Precisely whose “human rights” are ascendant in modern Europe? When there’s a contest
between the human rights of females and the cultural entitlements of Muslim men, whose rights are to be upheld in Western democracies? (Do our left-wing female anti-“Islamophobes” ever lie awake at night worrying about that one?) Just as many Europeans today see Charles Martel and Don John of Austria as wiser than their contemporary progeny, so many must see the irony in Napoleon’s insistence on according Jews French citizenship only after satisfying himself that Jews had come to terms with modernity (“Do you practice polygamy?” was one of the questions that they of course truthfully answered in the negative!)
A typically astute article by the UK’s Professor Denis MacEoin – a true friend of Jews and Israel – (
http://www.gatestoneinstitute.org/6502/refugees-arab-states) makes these points: “Refugees arrive in some of Europe's poorest states, mainly Greece, Italy and Hungary, but insist that they have a right to head for more prosperous nations where welfare benefits are higher and healthcare freely available… It may also be that the Wahhabis in Saudi Arabia, Qatar and elsewhere see the movement of Muslim refugees to Europe as a golden opportunity to increase their work in da'wa (Islamic proselytization).

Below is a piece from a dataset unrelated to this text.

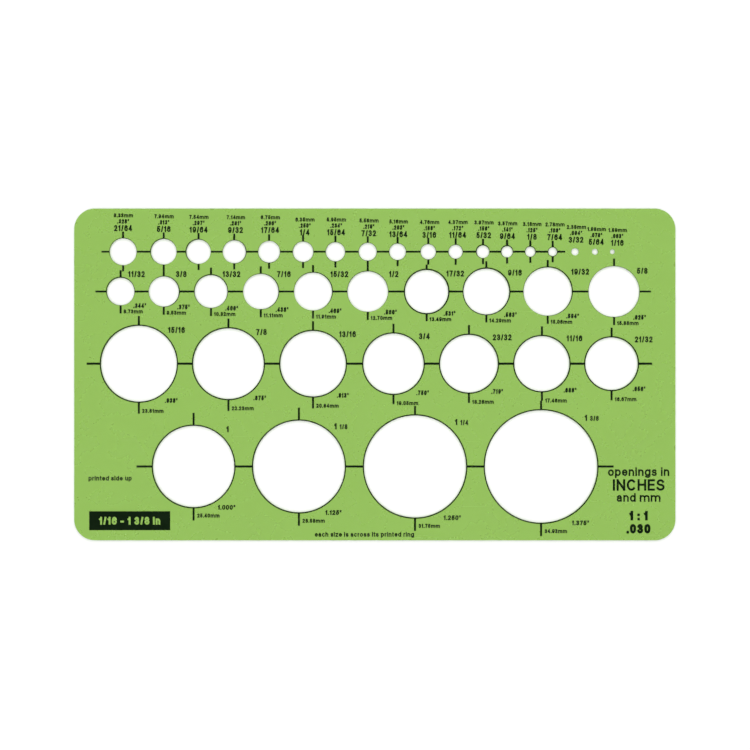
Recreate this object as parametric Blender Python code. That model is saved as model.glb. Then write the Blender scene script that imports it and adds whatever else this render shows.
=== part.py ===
"""Circle template: a thin green plastic sheet with round openings for drawing circles.

Blender 4.5, metres, +Z up. The sheet lies flat, with the centre of its underside at the origin,
+X along its long side and +Y towards the edge beside the smallest openings. The sheet is one
die-cut piece. The print on its upper face is a set of ink layers: for each row of openings their
centre lines, ticks and outlines, and one solid label block.
"""

import math
from fractions import Fraction
from typing import NamedTuple

import bmesh
import bpy
from mathutils import Matrix

INCH = 0.0254
MM = 0.001

# Sheet
SHEET_LENGTH = 7.25 * INCH
SHEET_WIDTH = 4.0 * INCH
SHEET_THICKNESS = 0.030 * INCH
CORNER_RADIUS = 0.25 * INCH

# Ink
INK_THICKNESS = 0.03 * MM
INK_LIFT = 0.01 * MM  # the least gap that keeps the ink and the sheet separate solids
OUTLINE_MARGIN = 0.05 * MM  # bare plastic between an opening and its printed outline
OUTLINE_WIDTH = 0.25 * MM
TICK_GAP = 0.2 * MM  # between the facing ticks of two rows

# Label block, placed from the sheet's lower left corner
LABEL_LENGTH = 24.8 * MM
LABEL_WIDTH = 5.8 * MM
LABEL_LEFT = 4.6 * MM
LABEL_BOTTOM = 3.1 * MM

FACET_HEIGHT = 0.03 * MM  # the most that a facet of an opening cuts inside its circle
LEAST_SEGMENTS = 24
CORNER_SEGMENTS = 8
SHARP_ANGLE = math.radians(30)
CUTTER_OVERSHOOT = 1.0 * MM
FILL_SCALE = 1000  # plates are filled at this scale, as Blender's fill joins points that are very close

GREEN_PLASTIC = (0.31, 0.55, 0.12, 1.0)
BLACK_INK = (0.006, 0.014, 0.004, 1.0)


class Row(NamedTuple):
    """A row of openings. height and centres are in inches from the sheet's lower left corner."""

    name: str
    height: float
    centres: dict  # nominal size in inches: distance from the left edge
    undersize: float  # how much narrower an opening is than its nominal diameter
    unlined: tuple  # sizes too small to have lines
    line_width: float
    overhang: float  # of the centre line, past the first and last openings
    ticks: tuple  # how long they are over an opening, and under it
    odd_ticks: dict  # nominal size: the lengths of ticks that aren't like the row's others


ROWS = [
    Row(
        name="row_1",
        height=3.48,
        centres={
            "21/64": 0.59, "5/16": 1.08, "19/64": 1.50, "9/32": 1.93, "17/64": 2.35, "1/4": 2.76,
            "15/64": 3.15, "7/32": 3.54, "13/64": 3.90, "3/16": 4.27, "11/64": 4.60, "5/32": 4.93,
            "9/64": 5.22, "1/8": 5.50, "7/64": 5.77, "3/32": 6.04, "5/64": 6.28, "1/16": 6.49,
        },
        undersize=0.1 * MM,
        unlined=("3/32", "5/64", "1/16"),
        line_width=0.5 * MM,
        overhang=2.5 * MM,
        ticks=(2.0 * MM, 1.9 * MM),
        odd_ticks={},
    ),
    Row(
        name="row_2",
        height=3.00,
        centres={
            "11/32": 0.56, "3/8": 1.08, "13/32": 1.65, "7/16": 2.25, "15/32": 2.88,
            "1/2": 3.54, "17/32": 4.25, "9/16": 4.97, "19/32": 5.71, "5/8": 6.51,
        },
        undersize=0.3 * MM,
        unlined=(),
        line_width=0.5 * MM,
        overhang=3.5 * MM,
        ticks=(2.3 * MM, 2.5 * MM),
        odd_ticks={},
    ),
    Row(
        name="row_3",
        height=2.13,
        centres={
            "15/16": 0.78, "7/8": 1.86, "13/16": 2.88, "3/4": 3.85,
            "23/32": 4.76, "11/16": 5.64, "21/32": 6.48,
        },
        undersize=0.6 * MM,
        unlined=(),
        line_width=0.6 * MM,
        overhang=4.4 * MM,
        ticks=(3.0 * MM, 3.2 * MM),
        odd_ticks={size: (3.0 * MM, 3.7 * MM) for size in ("15/16", "7/8", "13/16")},
    ),
    Row(
        name="row_4",
        height=0.89,
        centres={"1": 1.44, "1 1/8": 2.71, "1 1/4": 4.11, "1 3/8": 5.63},
        undersize=0.5 * MM,
        unlined=(),
        line_width=0.6 * MM,
        overhang=5.0 * MM,
        ticks=(4.0 * MM, 4.1 * MM),
        odd_ticks={"1 1/4": (2.9 * MM, 4.1 * MM)},
    ),
]


class Opening(NamedTuple):
    """A round hole through the sheet, in metres from the sheet's centre."""

    x: float
    y: float
    radius: float
    lined: bool
    ticks: tuple


def openings(row):
    """The row's openings, from the left."""
    found = []
    for size, from_left in row.centres.items():
        nominal = float(sum(Fraction(term) for term in size.split())) * INCH
        found.append(
            Opening(
                x=from_left * INCH - SHEET_LENGTH / 2,
                y=row.height * INCH - SHEET_WIDTH / 2,
                radius=(nominal - row.undersize) / 2,
                lined=size not in row.unlined,
                ticks=row.odd_ticks.get(size, row.ticks),
            )
        )
    return found


def segments_for(radius):
    """Sides of a regular polygon that keeps within FACET_HEIGHT of its circle, in fours."""
    half_angle = math.acos(1 - FACET_HEIGHT / radius)
    return max(LEAST_SEGMENTS, 4 * math.ceil(math.pi / half_angle / 4))


def arc(x, y, radius, start, sweep, steps):
    """Points from start round to start + sweep, both ends included."""
    angles = [start + sweep * step / steps for step in range(steps + 1)]
    return [(x + radius * math.cos(a), y + radius * math.sin(a)) for a in angles]


def circle(opening):
    """The outline of one opening."""
    steps = segments_for(opening.radius)
    return arc(opening.x, opening.y, opening.radius, 0, math.tau, steps)[:-1]


def rounded_rectangle(length, width, radius):
    """A rectangle centred on the origin, with rounded corners."""
    x = length / 2 - radius
    y = width / 2 - radius
    centres = [(x, y), (-x, y), (-x, -y), (x, -y)]
    points = []
    for quarter, (corner_x, corner_y) in enumerate(centres):
        points += arc(corner_x, corner_y, radius, quarter * math.pi / 2, math.pi / 2, CORNER_SEGMENTS)
    return points


def principled(name, color, roughness):
    """A plain non-metal material."""
    material = bpy.data.materials.new(name)
    material.use_nodes = True
    shader = material.node_tree.nodes["Principled BSDF"]
    shader.inputs["Base Color"].default_value = color
    shader.inputs["Roughness"].default_value = roughness
    shader.inputs["Metallic"].default_value = 0.0
    return material


def flat_plate(name, outlines, thickness, bottom, material, collection):
    """A plate from closed outlines in XY. An outline inside another one is a hole."""
    curve = bpy.data.curves.new(name, "CURVE")
    curve.dimensions = "2D"
    curve.fill_mode = "BOTH"
    curve.extrude = thickness * FILL_SCALE / 2
    for points in outlines:
        spline = curve.splines.new("POLY")
        spline.points.add(len(points) - 1)
        for point, (x, y) in zip(spline.points, points):
            point.co = (x * FILL_SCALE, y * FILL_SCALE, 0, 1)
        spline.use_cyclic_u = True
    filled = bpy.data.objects.new(name, curve)
    mesh = bpy.data.meshes.new_from_object(filled)
    bpy.data.objects.remove(filled)
    mesh.transform(Matrix.Scale(1 / FILL_SCALE, 4))
    mesh.materials.clear()
    mesh.materials.append(material)
    plate = bpy.data.objects.new(name, mesh)
    plate.location.z = bottom + thickness / 2
    collection.objects.link(plate)
    return plate


def add_cylinder(bm, opening, radius, depth):
    """An upright cylinder, centred on an opening, as one body in bm."""
    bmesh.ops.create_cone(
        bm,
        cap_ends=True,
        segments=segments_for(opening.radius),
        radius1=radius,
        radius2=radius,
        depth=depth,
        matrix=Matrix.Translation((opening.x, opening.y, 0)),
    )


def add_bar(bm, x_range, y_range, depth):
    """A box over x_range and y_range, as one body in bm."""
    centre = Matrix.Translation((sum(x_range) / 2, sum(y_range) / 2, 0))
    size = Matrix.Diagonal((x_range[1] - x_range[0], y_range[1] - y_range[0], depth, 1))
    bmesh.ops.create_cube(bm, size=1, matrix=centre @ size)


def mesh_object(name, bm, height, collection):
    """A new object from bm, whose bodies are centred on that height."""
    mesh = bpy.data.meshes.new(name)
    bm.to_mesh(mesh)
    bm.free()
    mesh.shade_smooth()
    mesh.set_sharp_from_angle(angle=SHARP_ANGLE)
    made = bpy.data.objects.new(name, mesh)
    made.location.z = height
    collection.objects.link(made)
    return made


def tick_length(row, opening, direction):
    """How far a tick runs past its outline. Facing ticks of two rows share the web between them."""
    up, down = opening.ticks
    length = up if direction > 0 else down
    for other_row in ROWS:
        in_line = (row.line_width + other_row.line_width) / 2 + TICK_GAP
        for other in openings(other_row):
            ahead = (other.y - opening.y) * direction
            if ahead > 0 and other.lined and abs(other.x - opening.x) < in_line:
                web = ahead - opening.radius - other.radius
                length = min(length, (web - TICK_GAP) / 2)
    return length


def centre_lines(row, height, material, parts, cutters):
    """One layer of ink: the row's centre line, and each opening's outline and two ticks."""
    lined = [opening for opening in openings(row) if opening.lined]
    half = row.line_width / 2
    ink = bmesh.new()
    cutter = bmesh.new()
    for opening in lined:
        inner = opening.radius + OUTLINE_MARGIN
        add_cylinder(ink, opening, inner + OUTLINE_WIDTH, INK_THICKNESS)
        add_cylinder(cutter, opening, inner, INK_THICKNESS + CUTTER_OVERSHOOT)
        low = opening.y - opening.radius - tick_length(row, opening, -1)
        high = opening.y + opening.radius + tick_length(row, opening, 1)
        add_bar(ink, (opening.x - half, opening.x + half), (low, high), INK_THICKNESS)
    left = lined[0].x - lined[0].radius - row.overhang
    right = lined[-1].x + lined[-1].radius + row.overhang
    row_y = lined[0].y
    add_bar(ink, (left, right), (row_y - half, row_y + half), INK_THICKNESS)

    layer = mesh_object(f"{row.name}_centre_lines", ink, height, parts)
    layer.data.materials.append(material)
    holes = mesh_object(f"{row.name}_cutter", cutter, height, cutters)
    holes.display_type = "WIRE"
    holes.hide_render = True
    cut = layer.modifiers.new("openings", "BOOLEAN")
    cut.operation = "DIFFERENCE"
    cut.solver = "EXACT"
    cut.use_self = True  # the outlines, ticks and line overlap, and become one body
    cut.object = holes
    return layer


def new_collection(name):
    """A collection in the scene."""
    collection = bpy.data.collections.new(name)
    bpy.context.scene.collection.children.link(collection)
    return collection


def main():
    for old in list(bpy.data.objects):
        bpy.data.objects.remove(old)
    parts = new_collection("circle_template")
    cutters = new_collection("cutters")

    plastic = principled("green_plastic", GREEN_PLASTIC, roughness=0.35)
    outlines = [rounded_rectangle(SHEET_LENGTH, SHEET_WIDTH, CORNER_RADIUS)]
    for row in ROWS:
        outlines += [circle(opening) for opening in openings(row)]
    flat_plate("template_sheet", outlines, SHEET_THICKNESS, 0.0, plastic, parts)

    ink_bottom = SHEET_THICKNESS + INK_LIFT
    for row in ROWS:
        ink = principled(f"{row.name}_ink", BLACK_INK, roughness=0.5)
        centre_lines(row, ink_bottom + INK_THICKNESS / 2, ink, parts, cutters)

    left = LABEL_LEFT - SHEET_LENGTH / 2
    bottom = LABEL_BOTTOM - SHEET_WIDTH / 2
    right = left + LABEL_LENGTH
    top = bottom + LABEL_WIDTH
    label = [(left, bottom), (right, bottom), (right, top), (left, top)]
    label_ink = principled("label_ink", BLACK_INK, roughness=0.5)
    flat_plate("label_block", [label], INK_THICKNESS, ink_bottom, label_ink, parts)


main()
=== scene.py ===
"""Looks of the circle template: its fine geometry, print, materials, floor, light and camera.

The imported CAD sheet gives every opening's place and radius. From those come the smooth sheet, the
lines printed round the openings, and the size printed beside each one, worked out from its radius.
Shapes are drawn in millimetres from the sheet's centre, and turned to metres as they become meshes.
"""

import math
from fractions import Fraction
from itertools import compress, groupby
from typing import NamedTuple

import bmesh
import bpy
import numpy
from mathutils import Matrix, Vector
from mathutils.geometry import delaunay_2d_cdt


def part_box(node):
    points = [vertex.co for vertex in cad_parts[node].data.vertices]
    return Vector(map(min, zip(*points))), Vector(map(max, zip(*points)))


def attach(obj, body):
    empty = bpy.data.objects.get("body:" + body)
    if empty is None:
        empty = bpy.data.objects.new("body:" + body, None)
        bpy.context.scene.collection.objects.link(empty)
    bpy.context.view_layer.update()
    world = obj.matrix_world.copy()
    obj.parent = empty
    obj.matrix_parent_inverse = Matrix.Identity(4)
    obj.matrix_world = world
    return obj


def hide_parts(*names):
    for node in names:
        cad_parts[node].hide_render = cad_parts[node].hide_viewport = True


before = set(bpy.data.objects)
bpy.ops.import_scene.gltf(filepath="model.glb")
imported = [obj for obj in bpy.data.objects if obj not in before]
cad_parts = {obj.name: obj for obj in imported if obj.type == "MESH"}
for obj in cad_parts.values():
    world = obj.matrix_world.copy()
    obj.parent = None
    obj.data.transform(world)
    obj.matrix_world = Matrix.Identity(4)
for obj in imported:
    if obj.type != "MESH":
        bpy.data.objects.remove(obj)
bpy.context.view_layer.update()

MM = 0.001
MM_PER_INCH = Fraction("25.4")
SIZE_STEP = Fraction(1, 64)  # the nominal diameters are whole steps, in inches
FACET = 0.004  # the most that a straight side cuts inside its circle
LEAST_SIDES = 32
SMOOTH_ANGLE = 15  # degrees
WELD = 0.0005  # points nearer to each other than this are one point

# Sheet
SHEET_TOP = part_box("template_sheet")[1].z / MM
EDGE_RADIUS = 0.07
CORNER_SIDES = 24

# Ink
INK_BOTTOM = SHEET_TOP + 0.002
INK_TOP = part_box("label_block")[1].z / MM
THINNEST_OUTLINE = 0.03
OUTLINE_START = 0.02  # bare plastic between an opening's edge and the ink
TICK_WIDTH = 0.6

# Sizes in the tables below are in inches, as fractions in their lowest terms.

# At these openings the ink circle round the opening is wider on one side: its mean width, how
# much that changes, and the direction of the widest part in degrees.
OFF_CENTRE_OUTLINES = {
    "21/64": (0.10, 0.06, 90),
    "5/16": (0.11, 0.12, 135),
    "19/64": (0.14, 0.15, 150),
    "9/32": (0.11, 0.12, 15),
    "17/64": (0.09, 0.04, 300),
    "5/32": (0.18, 0.14, 130),
    "9/64": (0.17, 0.13, 110),
    "1/8": (0.14, 0.06, 70),
    "7/64": (0.15, 0.00, 0),
    "11/32": (0.17, 0.13, 110),
    "3/8": (0.15, 0.14, 15),
    "13/32": (0.19, 0.10, 85),
    "7/16": (0.12, 0.12, 15),
    "15/32": (0.14, 0.13, 45),
    "1/2": (0.10, 0.07, 90),
    "17/32": (0.38, 0.02, 0),
    "9/16": (0.31, 0.07, 50),
    "19/32": (0.19, 0.14, 45),
}

# A tick that isn't as long as its row's others: 1 is the upper one, and -1 the lower one.
ODD_TICKS = {("15/16", -1): 3.7, ("7/8", -1): 3.7, ("13/16", -1): 3.7, ("5/4", 1): 2.9}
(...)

This crisis has exposed the abject failure of the EU, the UN, the OIC or anybody else to criticize the bloated nations of the Gulf with even a tiny fraction of the abuse they pour daily on the only democratic state in the Middle East, Israel. It is a repetition of the ongoing Palestinian refugee crisis, with the Arab states refusing to give jobs and citizenship to Palestinian Arabs over decades, keeping them in refugee camps and laying the blame on Israel. Is it surprising that the Arab world is still on the steady downward course it embarked on in 1948?” Europe, motivated by a politically correct obsession with multiculturalism, has used mass immigration to beef up its workforce and create a semblance of diversity, only to find that many of its immigrants -- above all Muslims from Turkey, Pakistan, Bangladesh, and Somalia -- have remained averse to integration and assimilation into their host societies.”